Planning Pro-actively

You’re probably putting your own news online, too.  Press releases, podcasts, even videos, etc., and media covering you are being pinged (or Googled) by their pre-programmed search engines.  But, are you missing news outlets you need that are not aware you have something new to report?  And, if your story is hot and the local newspaper’s deadline is long gone, so the story appears exclusively online, what audience targets might you miss? 
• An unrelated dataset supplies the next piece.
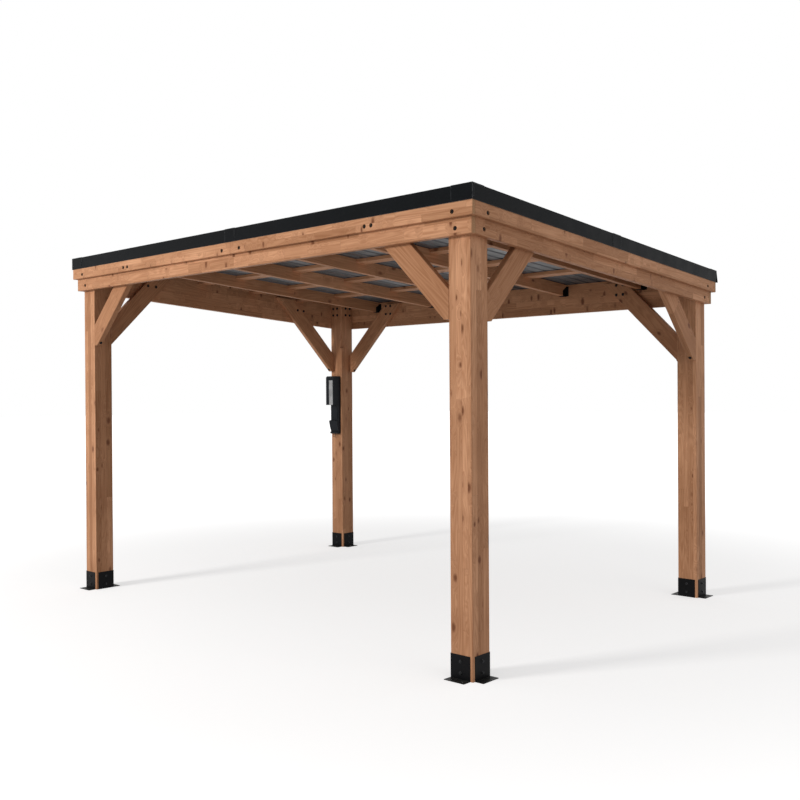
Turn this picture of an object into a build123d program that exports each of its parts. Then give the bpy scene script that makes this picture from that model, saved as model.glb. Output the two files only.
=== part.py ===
"""Timber garden gazebo with a single-slope steel roof, in millimetres.

X runs along the high front, +Y runs to the low back and +Z is up. The origin is on the
floor, in the middle of the four posts.
"""

import os
from math import hypot

from build123d import *

os.makedirs("parts", exist_ok=True)

# Frame and roof plane
span_x = 3646.0  # between the outer faces of the posts, along the front
span_y = 2686.0  # between the outer faces of the posts, front to back
front_clearance = 2215.0  # floor to the underside of the front header
roof_fall = 0.060  # drop of the roof for each unit of run towards the back
post_size = 140.0
post_edge_radius = 4.0

# Perimeter boards
header_thickness = 34.0
header_height = 225.0
fascia_thickness = 24.0
fascia_drop = 141.0  # from the top of the header to the lower edge of the fascia
board_arris = 2.0  # small chamfer along the edges of the boards

# Recesses for the bolt heads in the outer faces of the boards
recess_radius = 12.0
recess_depth = 8.0
header_bolt_rise = 35.0  # from the underside of the header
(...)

The point is you need to think even more strategically than ever.  Not everyone is geared toward getting news off the Internet.  Audiences critical to your business goals might still depend on the traditional ways of getting their news, especially from the print media.  Of course, the ideal is that the story runs both online and in the newspaper.

A final reminder

With the presence of 24-hour news and the investigative undercurrents that permeate the Internet, there’s a real danger in trying to sit on bad news. In the past, you could prepare for worst-case scenarios and at least know about when things would “hit the fan.” Not anymore. If you have bad news, you need to understand the speed with which it can travel, and either be even faster to get ahead of it, or fast enough to be able to react quickly to it.